For dequeue, we consider two cases:

• no normalization takes place: $ \hat{c}_{deq} = 1 + 2*size(l_i) - 2*size(l_{i-1}) = 1 + 0 = 1$
• normalization takes place: $ \hat{c}_{deq} = 1 + 2*size(l_{i-1}) + 0 - 2*size(l_{i-1}) = 1$

note that during dequeueing, the size of the left list does not change.

Remarks:

• the golden rule for the potential method seems to be very relaxed. There is no other general rule-of-thumb for identifying potential functions. However, there are no guarantees that appropriate ammortised costs can be found, no matter the (valid) choice of $ \Phi$ .
• the banking and potential methods can be selectively applied, depending on how easy it is to spot an ammortised cost per op, or a potential function.
• It is not generally guaranteed that the same ammortised cost will be found no matter which method we apply, however this is unimportant, as long as the found ammortised costs are asymptotically the same.

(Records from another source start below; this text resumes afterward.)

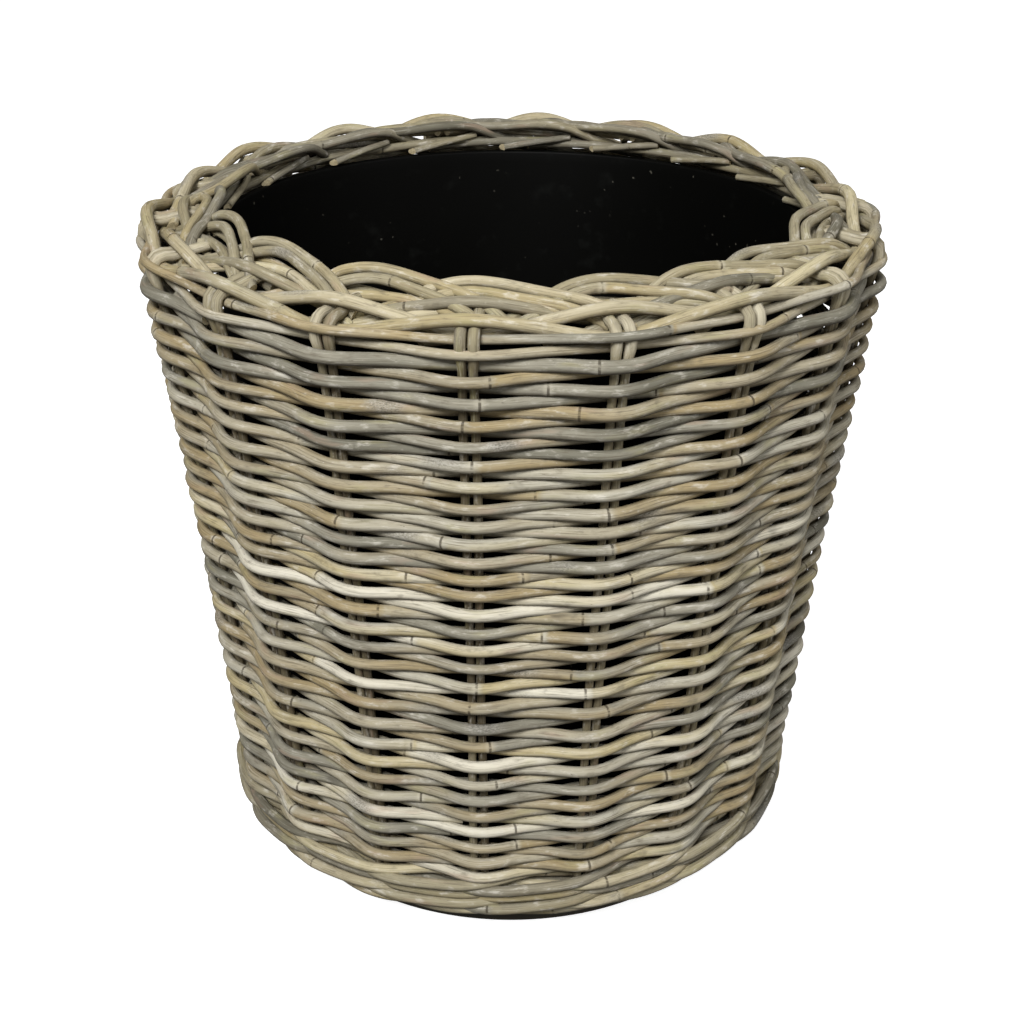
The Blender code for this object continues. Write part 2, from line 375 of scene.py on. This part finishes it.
def rod(rng, line, width, facing, tint, cuts=(0.0, 0.0), node_gap=(0.10, 0.32)):
    """One rod of rattan as rings of points square to its centre line. Ring i is centre + width / 2
    (cos a side + sin a up), swollen by a few per cent at each node. The ends are cut: a cut of 1
    slants at 45 degrees. Each point keeps its place along and across the rod, the rod's tint, which
    changes a little at each node, and how far it is from a node."""
    tangent = np.gradient(line, axis=0)
    tangent /= np.linalg.norm(tangent, axis=1)[:, None]
    side = np.cross(tangent, facing)
    side /= np.linalg.norm(side, axis=1)[:, None]
    up = np.cross(side, tangent)
    length = np.concatenate([[0], np.cumsum(np.linalg.norm(np.diff(line, axis=0), axis=1))])
    marks = rng.uniform(*node_gap, MOST_NODES).cumsum() - rng.uniform(0, node_gap[1])
    marks = marks[(marks > END_CLEARANCE) & (marks < length[-1] - END_CLEARANCE)]
    marks = length[np.abs(length[:, None] - marks).argmin(axis=0)] if len(marks) else marks
    gap = np.full(len(line), NODE_REACH)
    if len(marks):
        gap = np.minimum(gap, np.abs(length[:, None] - marks).min(axis=1))
    swell = 1 + NODE_SWELL * np.exp(-((gap / NODE_LENGTH) ** 2))
    tone = tint + rng.normal(0, NODE_TONE, len(marks) + 1)[np.searchsorted(marks, length)]
    radius = np.broadcast_to(width, len(line)) / 2 * swell
    angle = np.arange(ROD_SIDES) * 2 * np.pi / ROD_SIDES
    across = radius[:, None, None] * (
        np.cos(angle)[None, :, None] * side[:, None] + np.sin(angle)[None, :, None] * up[:, None]
    )
    slant = np.zeros(len(line))
    slant[0], slant[-1] = cuts
    across += (slant * radius)[:, None, None] * np.cos(angle)[None, :, None] * tangent[:, None]
    points = line[:, None] + across
    seed = rng.uniform(-4, 4)
    place = np.empty(points.shape)
    place[..., 0] = seed + length[:, None]
    place[..., 1] = radius[:, None] * np.cos(angle)
    place[..., 2] = radius[:, None] * np.sin(angle)
    tips = line[[0, -1]]
    tip_places = np.array([[seed, 0, 0], [seed + length[-1], 0, 0]])
    here = np.arange(ROD_SIDES)
    beside = (here + 1) % ROD_SIDES
    ring = (np.arange(len(line) - 1) * ROD_SIDES)[:, None]
    quads = np.stack(
        [ring + here, ring + here + ROD_SIDES, ring + beside + ROD_SIDES, ring + beside], axis=-1
    ).reshape(-1, 4)
    total = len(line) * ROD_SIDES
    last = total - ROD_SIDES
    caps = np.concatenate(
        [
            np.stack([here, beside, 0 * here + total], axis=-1),
            np.stack([last + beside, last + here, 0 * here + total + 1], axis=-1),
        ]
    )
    return {
        "points": np.concatenate([points.reshape(-1, 3), tips]),
        "quads": quads,
        "caps": caps,
        "place": np.concatenate([place.reshape(-1, 3), tip_places]),
        "gap": np.concatenate([np.repeat(gap, ROD_SIDES), [NODE_REACH, NODE_REACH]]),
        "tint": np.concatenate([np.repeat(tone, ROD_SIDES), tone[[0, -1]]]),
    }


def show_rods(name, rods, materials, nodes):
    """Puts several rods in the scene as one piece. Their cut ends take the second material."""
    offsets = np.cumsum([0] + [len(r["points"]) for r in rods[:-1]])
    quads = np.concatenate([r["quads"] + o for r, o in zip(rods, offsets)])
    caps = np.concatenate([r["caps"] + o for r, o in zip(rods, offsets)])
    attributes = [
        ("rod_place", "FLOAT_VECTOR", np.concatenate([r["place"] for r in rods])),
        ("rod_tint", "FLOAT", np.concatenate([r["tint"] for r in rods])),
        ("node_gap", "FLOAT", np.concatenate([r["gap"] for r in rods])),
    ]
    skins = np.concatenate([np.zeros(len(quads)), np.ones(len(caps))])
    points = np.concatenate([r["points"] for r in rods])
    faces = quads.tolist() + caps.tolist()
    show(name, points, faces, materials, nodes, attributes, skins)


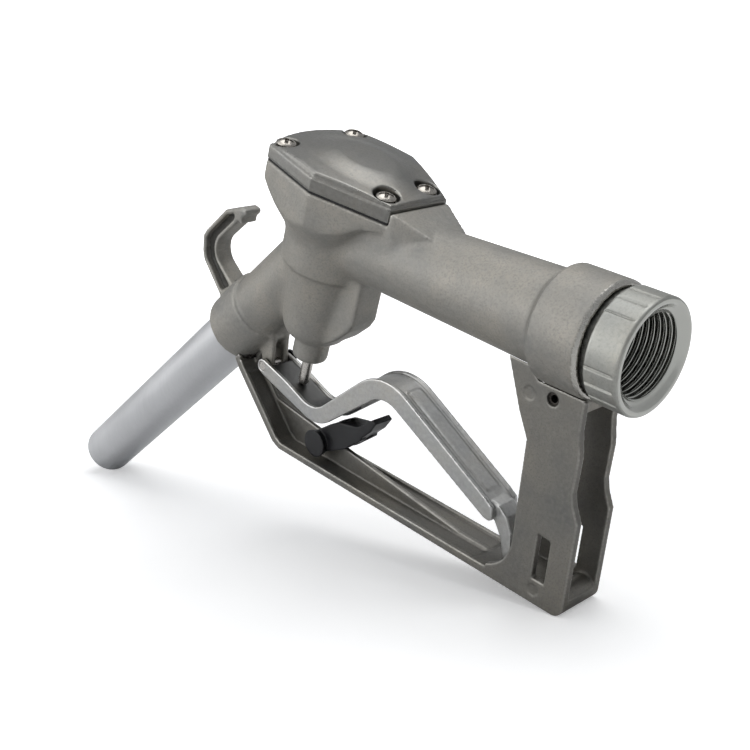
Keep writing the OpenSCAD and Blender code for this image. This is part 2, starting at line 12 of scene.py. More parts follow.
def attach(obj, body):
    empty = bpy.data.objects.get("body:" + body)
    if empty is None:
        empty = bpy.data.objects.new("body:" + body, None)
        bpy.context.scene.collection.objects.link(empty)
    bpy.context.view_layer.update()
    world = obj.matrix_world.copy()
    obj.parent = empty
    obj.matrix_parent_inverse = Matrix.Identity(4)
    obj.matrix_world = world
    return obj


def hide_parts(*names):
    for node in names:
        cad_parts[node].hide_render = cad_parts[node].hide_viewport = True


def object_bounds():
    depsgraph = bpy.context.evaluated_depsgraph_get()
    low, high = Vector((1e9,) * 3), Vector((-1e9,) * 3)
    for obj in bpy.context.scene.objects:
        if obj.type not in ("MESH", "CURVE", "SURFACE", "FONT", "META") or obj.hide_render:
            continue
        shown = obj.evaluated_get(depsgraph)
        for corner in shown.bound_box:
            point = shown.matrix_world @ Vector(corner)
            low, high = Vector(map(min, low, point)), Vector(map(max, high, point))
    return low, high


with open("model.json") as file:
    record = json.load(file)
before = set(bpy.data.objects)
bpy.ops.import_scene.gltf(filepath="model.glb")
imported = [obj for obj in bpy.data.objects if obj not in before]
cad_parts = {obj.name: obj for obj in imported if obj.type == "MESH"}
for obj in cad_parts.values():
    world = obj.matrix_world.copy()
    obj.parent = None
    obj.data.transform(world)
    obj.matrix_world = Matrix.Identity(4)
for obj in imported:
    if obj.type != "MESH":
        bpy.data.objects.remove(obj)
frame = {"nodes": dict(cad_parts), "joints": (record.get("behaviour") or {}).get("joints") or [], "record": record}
CAD_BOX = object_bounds()
NODES = frame["nodes"]
JOINTS = {joint["name"]: joint for joint in frame["joints"]}

MM = 0.001
ACROSS = Vector((0, 1, 0))

# ---------- the handle's own axes ----------
# The nozzle is designed along its handle: x runs out of the inlet, z points away from the
# guard, and x = 0 is the nut's front face, 2.2 mm outside the mouth of the thread.

MOUTH = 2.2
HANDLE = Vector(JOINTS["hose_swivel"]["axis"])
HANDLE_UP = Vector((-HANDLE.z, 0, HANDLE.x))
INLET = Vector(JOINTS["hose_swivel"]["pos_m"]) + MOUTH * MM * HANDLE


def turned(x, y, z):
    """A direction given along the handle's axes, in the row's frame."""
    return x * HANDLE + y * ACROSS + z * HANDLE_UP


def at(x, y, z):
    """A point given along the handle's axes, in the row's frame."""
    return INLET + MM * turned(x, y, z)


# ---------- camera ----------

CAMERA_AT = (183.0, -317.7, 143.6)
CAMERA_AZIMUTH = math.radians(44.2)
CAMERA_ELEVATION = math.radians(24.0)
CAMERA_ROLL = math.radians(5.1)
CAMERA_LENS = 56.64
SENSOR_WIDTH = 36


def make_camera():
    a, e, r = CAMERA_AZIMUTH, CAMERA_ELEVATION, CAMERA_ROLL
    back = Vector((math.sin(a) * math.cos(e), -math.cos(a) * math.cos(e), math.sin(e)))
    level = Vector((math.cos(a), math.sin(a), 0))
    upward = back.cross(level)
    right = math.cos(r) * level + math.sin(r) * upward
    up = math.cos(r) * upward - math.sin(r) * level
    axes = [turned(*v) for v in (right, up, back)]
    turn = Matrix([[axis[row] for axis in axes] for row in range(3)])
    data = bpy.data.cameras.new("camera")
    data.lens = CAMERA_LENS
    data.sensor_width = SENSOR_WIDTH
    data.clip_start = 0.02
    camera = bpy.data.objects.new("camera", data)
    bpy.context.scene.collection.objects.link(camera)
    camera.matrix_world = Matrix.Translation(at(*CAMERA_AT)) @ turn.to_4x4()
    bpy.context.scene.camera = camera


make_camera()

# ---------- mesh helpers ----------


def add_object(name, mesh):
    piece = bpy.data.objects.new(name, mesh)
    bpy.context.scene.collection.objects.link(piece)
    return piece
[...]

Consider the array list implementation illustrated in the previous lectures. The cost of an insert (cons) operation is $ \Theta(n)$ if the capacity of the array holding the list is full, where $ n$ is the number of elements in the array.

We analyse the cost of a sequence of $ ins$ operations performed on an array list. Let $ size(L)$ denote the capacity in the holding array, and $ elems(L)$ denote the number of elements inserted in the array list.

We recall that:

• if $ size(L) = elems(L)$ an insert operation has cost size(L)+1 (copy and actual insert)
• if $ size(L) > elems(L)$ an insert operation has cost 1.

Let $ S$ be a sequence of $ ins$ operations. We aggregate the actual insertion vs copy costs. This is illustrated in the table below, for a sequence of 9 operations:

In the general case: $ cost(S) = ins\_cost(S) + copy\_cost(S)$

To compute $ copy\_cost(S)$ , we observe that, if $ k$ is the number of copy operations after a sequence of $ n$ operations, then:

$ 2^{k-1} < n \leq 2^{k}$ hence: $ k-1 < log (n) \leq k$ and thus $ k = \lceil\log{n}\rceil$ is the number of copy operations.

$ \displaystyle cost(S) = n + \sum_{i=0}^{\lceil\log{n}\rceil - 1} 2^i \leq n + \sum_{i=0}^{\log{n}} 2^i = 3n - 1$

Thus, the average cost per operation is constant: $ \frac{cost(S)}{n} = \frac{\Theta(n)}{n} = \Theta(1)$

We estimate:

• $ \hat{c}_{ins} = 3$ - each inserted elements puts credit aside, for: (i) it's own copy, (ii) the copy of another element.

We illustrate this choice via an example. Suppose we have a half-full array, and the current credit is zero:

credit = 0:

after an insertion, 1 was payed for it, and credit = 2:

after another insertion, credit = 4:

Now the array is full, and we have enough credit to pay for the copy of all elements. After another insertion, credit = 0, and the array becomes again half-full:

We verify the golden rule of the banking method:

$ \displaystyle \forall S: \sum_{ith\;op\;in\;S} \hat{c}_i \geq \sum_{ith\;op\;in\;S} c_i$

which yields:

$ \displaystyle \forall S: 3n \geq \sum_{ith\;op\;in\;S} c_i$

which has already been verified via the banking method.

We fix $ \Phi(L_0) = 0$ and $ \Phi(L_i) = 2 * elems(L_i) - size(L_i)$ .

We observe that $ elems(L_i) \geq size(L_i)/2$ since we can never have fewer elements that half the capacity of the array. Thus, the golden rule of the potential method:

$ \forall S: \Phi(F_n) - \Phi(F_0) \geq 0$

is immediately verified.

To compute the ammortised cost, we observe two cases:

• the operation does not trigger doubling: $ size(L_i) = size(L_{i-1})$ . Hence $ \hat{c_i} = 1 + 2*elems(L_i) - size(L_i) -2*elems(L_{i-1}) + size(L_{i-1}) = 1 + 2 = 3$
• the operation triggers doubling: $ size(L_i) = 2*size(L_{i-1})$ . Hence $ \hat{c_i} = 1 + size(L_{i-1}) + 2*elems(L_i) - size(L_i) -2*elems(L_{i-1}) + size(L_{i-1}) = 1 + 2 = 3$

Incidentally, we have identified precisely the same ammortised cost as in the previous method.